◆ Your instructions: Copy each entry as it stands, leaving nothing out.

◆ Records to process:
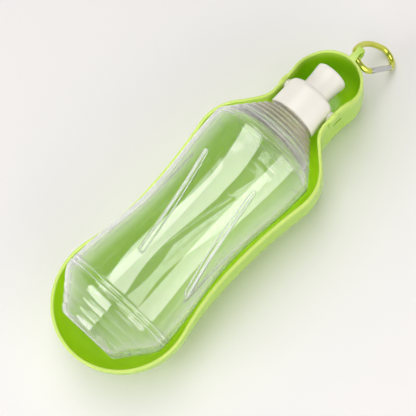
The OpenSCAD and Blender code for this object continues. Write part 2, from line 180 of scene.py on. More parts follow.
def clearPet(values):
    p = Paint("clearPet")
    ripple = p.noise(30, 2, (0.5, 1, 1))
    fine = p.noise(240, 2)
    rough = fine * 0.02 + values["roughness"]
    height = ripple + fine * 0.03
    # painted reflection: a warm tint near the cap, for the cap's skirt and its shade seen in
    # the neck
    neck = p.trait("neckReflectionZone")
    glass = p.surface(Base_Color=values["tint"], Roughness=rough, IOR=values["ior"],
                      Transmission_Weight=1.0, Specular_Tint=values["gleam"],
                      Specular_IOR_Level=values["shine"], Coat_Weight=values["coat"],
                      Coat_Roughness=values["coatRough"],
                      Normal=p.bump(height, 0.2, 0.0008))
    # painted sheen: a pale diffuse layer, also used for the painted reflection under the cap
    # and the painted highlights
    paintedLightLayer = p.surface(Base_Color=p.mix(neck, values["paintedLightWhite"], values["neck"]),
                     Roughness=0.25, Subsurface_Weight=0.5, Subsurface_Scale=0.003,
                     Subsurface_Radius=(1.0, 1.0, 1.0))
    # painted sheen, stronger towards grazing angles
    edge = p.add("LayerWeight", {}, {"Blend": 0.5}, "Facing")
    paintedLightMask = edge ** values["edgePower"] * values["edgeSheenPaint"] * (1 - neck)
    paintedLightMask = paintedLightMask + neck * values["neckPaintedReflection"]
    # painted highlight: white lines where the mask marks groove walls and ring crests
    wearAndHighlight = p.trait("scuffAndHighlight") * values["paintedHighlightLevel"]
    paintedLightMask = paintedLightMask * (1 - wearAndHighlight) + wearAndHighlight
    glass = p.add("MixShader", {}, [paintedLightMask, glass, paintedLightLayer])
    through = p.add("BsdfTransparent", {}, {"Color": values["shadow"]})
    shadow = p.add("LightPath", out="Is Shadow Ray")
    return p.close(p.add("MixShader", {}, [shadow, glass, through]))


capSet = {"colour": (0.890, 0.850, 0.780, 1), "shade": (0.860, 0.815, 0.735, 1)}


def capPlastic(values):
    p = Paint("capPlastic")
    cloud = p.noise(60, 3)
    grain = p.noise(1400, 2)
    return p.close(p.surface(Base_Color=p.mix(cloud, values["colour"], values["shade"]),
                             Roughness=grain * 0.1 + 0.3, IOR=1.48,
                             Subsurface_Weight=0.25, Subsurface_Radius=(1.0, 0.9, 0.7),
                             Subsurface_Scale=0.0015,
                             Normal=p.bump(grain, 0.05, 0.0002)))


def softSeal():
    p = Paint("softSeal")
    grain = p.noise(1100, 3)
    return p.close(p.surface(Base_Color=p.mix(grain, (0.80, 0.80, 0.77, 1),
                                              (0.70, 0.70, 0.67, 1)),
                             Roughness=grain * 0.2 + 0.5,
                             Normal=p.bump(grain, 0.1, 0.0002)))


clipSet = {"colour": (0.560, 0.620, 0.030, 1), "wearAndHighlight": (0.700, 0.720, 0.180, 1)}


def anodised(values):
    p = Paint("anodised")
    drawn = p.noise(700, 3, (1, 1, 0.12))
    cloud = p.noise(90, 3)
    return p.close(p.surface(Base_Color=p.mix(cloud, values["colour"], values["wearAndHighlight"]),
                             Metallic=1.0, Roughness=drawn * 0.16 + 0.16,
                             Normal=p.bump(drawn, 0.08, 0.0002)))


def brightMetal(name, colour, roughness):
    p = Paint(name)
    drawn = p.noise(900, 3, (0.15, 1, 1))
    return p.close(p.surface(Base_Color=p.mix(drawn, colour,
                                              tuple(c * 0.82 for c in colour[:3]) + (1,)),
                             Metallic=1.0, Roughness=drawn * 0.2 + roughness,
                             Normal=p.bump(drawn, 0.06, 0.0002)))


lime = limePlastic(limeSet)
pet = clearPet(petSet)
white = capPlastic(capSet)
seal = softSeal()
clip = anodised(clipSet)
silver = brightMetal("gateMetal", (0.62, 0.63, 0.64, 1), 0.2)
steel = brightMetal("pinMetal", (0.55, 0.55, 0.54, 1), 0.25)
print("materials made")


def finishPiece(bm, name, material, body, sharp=40):
    bmesh.ops.remove_doubles(bm, verts=bm.verts, dist=1e-6)
    bmesh.ops.recalc_face_normals(bm, faces=bm.faces)
    mesh = bpy.data.meshes.new(name)
    bm.to_mesh(mesh)
    bm.free()
    mesh.shade_smooth()
    mesh.set_sharp_from_angle(angle=math.radians(sharp))
    mesh.materials.append(material)
    piece = bpy.data.objects.new(name, mesh)
    scene.collection.objects.link(piece)
    if body:
        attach(piece, body)
    return piece


def spinRound(stations, steps, closed=False, centre=(0, 0, 0), axis="X"):
    bm = bmesh.new()
    place = {"X": lambda a, r: (a, 0, r), "Y": lambda a, r: (0, a, r)}[axis]
    shift = Vector(centre)
    verts = [bm.verts.new((Vector(place(a, r)) + shift) * mm) for a, r in stations]
    edges = [bm.edges.new(pair) for pair in zip(verts, verts[1:])]
    if closed:
        edges.append(bm.edges.new((verts[-1], verts[0])))
    bmesh.ops.spin(bm, geom=verts + edges, cent=shift * mm, steps=steps, use_merge=True,
                   axis=Vector([float(axis == c) for c in "XYZ"]), angle=math.tau)
    bmesh.ops.remove_doubles(bm, verts=bm.verts, dist=1e-7)
    return bm


def combine(piece, other, operation):  # a boolean, applied, with the other piece used up
    change = piece.modifiers.new("change", "BOOLEAN")
    change.operation, change.object, change.solver = operation, other, "EXACT"
    bpy.context.view_layer.update()
    view = piece.evaluated_get(bpy.context.evaluated_depsgraph_get())
    mesh = bpy.data.meshes.new_from_object(view)
    piece.modifiers.clear()
    piece.data = mesh
    bpy.data.objects.remove(other)


def tool(bm):
    bmesh.ops.recalc_face_normals(bm, faces=bm.faces)
    mesh = bpy.data.meshes.new("tool")
    bm.to_mesh(mesh)
    bm.free()
    other = bpy.data.objects.new("tool", mesh)
    scene.collection.objects.link(other)
    return other


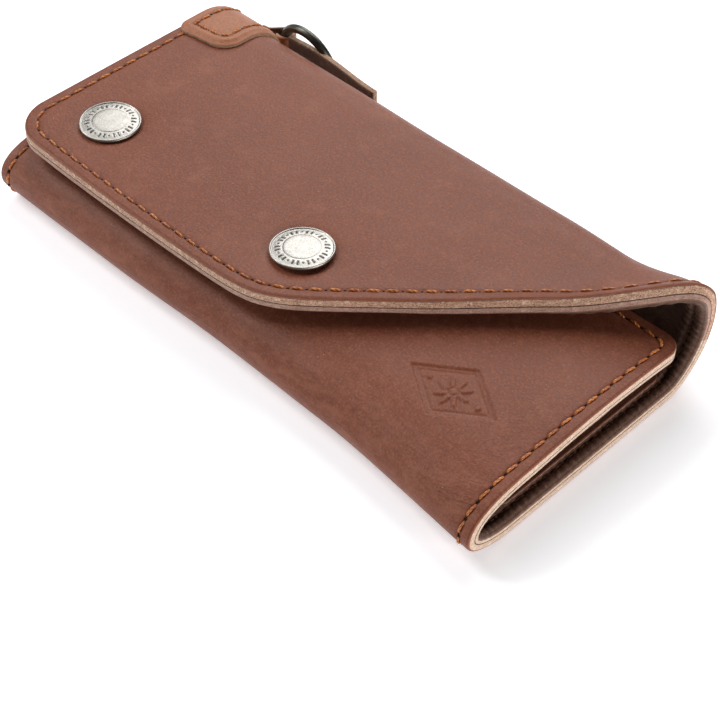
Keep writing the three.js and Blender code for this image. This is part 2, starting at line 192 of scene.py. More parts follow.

◆ Response for this exercise:
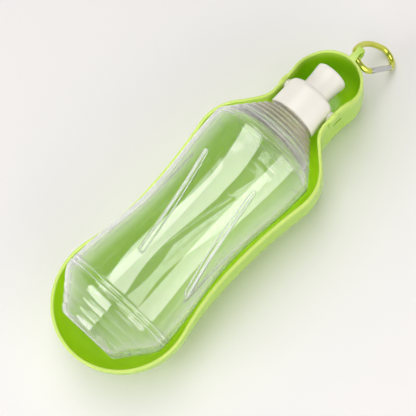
The OpenSCAD and Blender code for this object continues. Write part 2, from line 180 of scene.py on. More parts follow.
def clearPet(values):
    p = Paint("clearPet")
    ripple = p.noise(30, 2, (0.5, 1, 1))
    fine = p.noise(240, 2)
    rough = fine * 0.02 + values["roughness"]
    height = ripple + fine * 0.03
    # painted reflection: a warm tint near the cap, for the cap's skirt and its shade seen in
    # the neck
    neck = p.trait("neckReflectionZone")
    glass = p.surface(Base_Color=values["tint"], Roughness=rough, IOR=values["ior"],
                      Transmission_Weight=1.0, Specular_Tint=values["gleam"],
                      Specular_IOR_Level=values["shine"], Coat_Weight=values["coat"],
                      Coat_Roughness=values["coatRough"],
                      Normal=p.bump(height, 0.2, 0.0008))
    # painted sheen: a pale diffuse layer, also used for the painted reflection under the cap
    # and the painted highlights
    paintedLightLayer = p.surface(Base_Color=p.mix(neck, values["paintedLightWhite"], values["neck"]),
                     Roughness=0.25, Subsurface_Weight=0.5, Subsurface_Scale=0.003,
                     Subsurface_Radius=(1.0, 1.0, 1.0))
    # painted sheen, stronger towards grazing angles
    edge = p.add("LayerWeight", {}, {"Blend": 0.5}, "Facing")
    paintedLightMask = edge ** values["edgePower"] * values["edgeSheenPaint"] * (1 - neck)
    paintedLightMask = paintedLightMask + neck * values["neckPaintedReflection"]
    # painted highlight: white lines where the mask marks groove walls and ring crests
    wearAndHighlight = p.trait("scuffAndHighlight") * values["paintedHighlightLevel"]
    paintedLightMask = paintedLightMask * (1 - wearAndHighlight) + wearAndHighlight
    glass = p.add("MixShader", {}, [paintedLightMask, glass, paintedLightLayer])
    through = p.add("BsdfTransparent", {}, {"Color": values["shadow"]})
    shadow = p.add("LightPath", out="Is Shadow Ray")
    return p.close(p.add("MixShader", {}, [shadow, glass, through]))


capSet = {"colour": (0.890, 0.850, 0.780, 1), "shade": (0.860, 0.815, 0.735, 1)}


def capPlastic(values):
    p = Paint("capPlastic")
    cloud = p.noise(60, 3)
    grain = p.noise(1400, 2)
    return p.close(p.surface(Base_Color=p.mix(cloud, values["colour"], values["shade"]),
                             Roughness=grain * 0.1 + 0.3, IOR=1.48,
                             Subsurface_Weight=0.25, Subsurface_Radius=(1.0, 0.9, 0.7),
                             Subsurface_Scale=0.0015,
                             Normal=p.bump(grain, 0.05, 0.0002)))


def softSeal():
    p = Paint("softSeal")
    grain = p.noise(1100, 3)
    return p.close(p.surface(Base_Color=p.mix(grain, (0.80, 0.80, 0.77, 1),
                                              (0.70, 0.70, 0.67, 1)),
                             Roughness=grain * 0.2 + 0.5,
                             Normal=p.bump(grain, 0.1, 0.0002)))


clipSet = {"colour": (0.560, 0.620, 0.030, 1), "wearAndHighlight": (0.700, 0.720, 0.180, 1)}


def anodised(values):
    p = Paint("anodised")
    drawn = p.noise(700, 3, (1, 1, 0.12))
    cloud = p.noise(90, 3)
    return p.close(p.surface(Base_Color=p.mix(cloud, values["colour"], values["wearAndHighlight"]),
                             Metallic=1.0, Roughness=drawn * 0.16 + 0.16,
                             Normal=p.bump(drawn, 0.08, 0.0002)))


def brightMetal(name, colour, roughness):
    p = Paint(name)
    drawn = p.noise(900, 3, (0.15, 1, 1))
    return p.close(p.surface(Base_Color=p.mix(drawn, colour,
                                              tuple(c * 0.82 for c in colour[:3]) + (1,)),
                             Metallic=1.0, Roughness=drawn * 0.2 + roughness,
                             Normal=p.bump(drawn, 0.06, 0.0002)))


lime = limePlastic(limeSet)
pet = clearPet(petSet)
white = capPlastic(capSet)
seal = softSeal()
clip = anodised(clipSet)
silver = brightMetal("gateMetal", (0.62, 0.63, 0.64, 1), 0.2)
steel = brightMetal("pinMetal", (0.55, 0.55, 0.54, 1), 0.25)
print("materials made")


def finishPiece(bm, name, material, body, sharp=40):
    bmesh.ops.remove_doubles(bm, verts=bm.verts, dist=1e-6)
    bmesh.ops.recalc_face_normals(bm, faces=bm.faces)
    mesh = bpy.data.meshes.new(name)
    bm.to_mesh(mesh)
    bm.free()
    mesh.shade_smooth()
    mesh.set_sharp_from_angle(angle=math.radians(sharp))
    mesh.materials.append(material)
    piece = bpy.data.objects.new(name, mesh)
    scene.collection.objects.link(piece)
    if body:
        attach(piece, body)
    return piece


def spinRound(stations, steps, closed=False, centre=(0, 0, 0), axis="X"):
    bm = bmesh.new()
    place = {"X": lambda a, r: (a, 0, r), "Y": lambda a, r: (0, a, r)}[axis]
    shift = Vector(centre)
    verts = [bm.verts.new((Vector(place(a, r)) + shift) * mm) for a, r in stations]
    edges = [bm.edges.new(pair) for pair in zip(verts, verts[1:])]
    if closed:
        edges.append(bm.edges.new((verts[-1], verts[0])))
    bmesh.ops.spin(bm, geom=verts + edges, cent=shift * mm, steps=steps, use_merge=True,
                   axis=Vector([float(axis == c) for c in "XYZ"]), angle=math.tau)
    bmesh.ops.remove_doubles(bm, verts=bm.verts, dist=1e-7)
    return bm


def combine(piece, other, operation):  # a boolean, applied, with the other piece used up
    change = piece.modifiers.new("change", "BOOLEAN")
    change.operation, change.object, change.solver = operation, other, "EXACT"
    bpy.context.view_layer.update()
    view = piece.evaluated_get(bpy.context.evaluated_depsgraph_get())
    mesh = bpy.data.meshes.new_from_object(view)
    piece.modifiers.clear()
    piece.data = mesh
    bpy.data.objects.remove(other)


def tool(bm):
    bmesh.ops.recalc_face_normals(bm, faces=bm.faces)
    mesh = bpy.data.meshes.new("tool")
    bm.to_mesh(mesh)
    bm.free()
    other = bpy.data.objects.new("tool", mesh)
    scene.collection.objects.link(other)
    return other


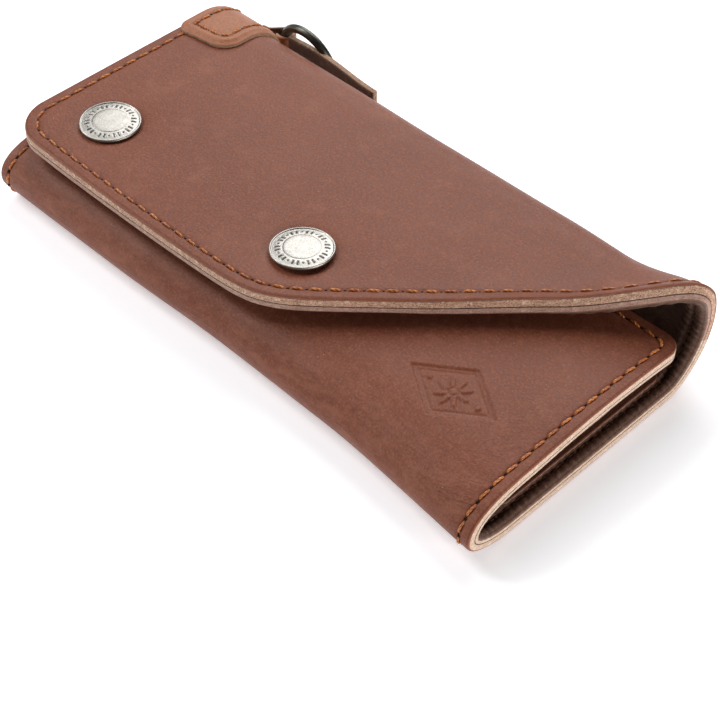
Keep writing the three.js and Blender code for this image. This is part 2, starting at line 192 of scene.py. More parts follow.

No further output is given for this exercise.